Enrolling at Alabama State College and having no way to pay tuition, the problem solved itself when he joined the Bama State Collegians, a dance band that made enough money to fund Stewart’s way through four years of college. He attended Alabama State University, where he directed the Bama State Collegians. Later, he studied jazz arranging at the Eastman School of Music and studied arranging under John Duncan, a classical composer and teacher at Alabama State University.

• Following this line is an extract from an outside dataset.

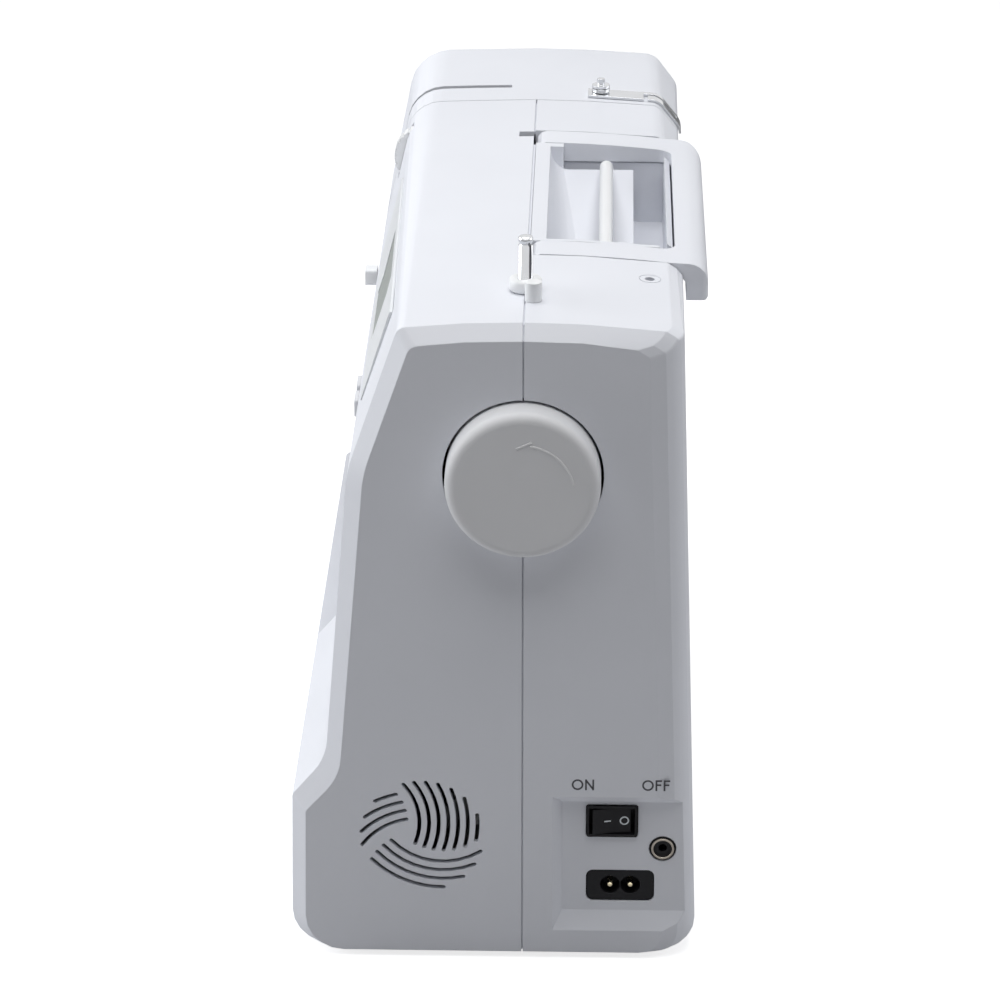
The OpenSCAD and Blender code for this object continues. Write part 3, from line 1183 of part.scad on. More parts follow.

As an educator he began his teaching career at Fayette High School in St. Clair County Alabama, 1961 to 1963. Moving to Atlanta, Georgia in 1969 he taught in Fayetteville, Georgia, worked for Morris Brown College doing band arrangements and taught jazz and arranged for the Morehouse College band. He also taught band classes at West End High School in Birmingham, Alabama from, and taught A Survey of Popular Music at Georgia State University.
During the 1970s, he worked with Gladys Knight & the Pips, The Tams, Johnnie Taylor, Jackie Moore, King Floyd, Z. Z. Hill, and The Stylistics. He toured as musical director for Johnnie Taylor and for Ted Taylor and went on to record disco in the Seventies with Final Approach, Cream De CoCo, Tamiko Jones, Moses Davis, and his own album.
In 1990, he co-founded the African American Philharmonic Orchestra with founder and conductor John Peek. He moved from Atlanta to Birmingham in 1992. He was a member of the Magic City Jazz Orchestra, Cleveland Eaton, the Alabama All-Stars, the Alabama Jazz Hall of Fame All-Stars, and Ray Reach and Friends, continues to be involved in music. In 1988, he was inducted into the Alabama Jazz Hall of Fame. At 81, trumpeter, arranger, composer, and record producer Tommy Stewart remains involved in the music industry.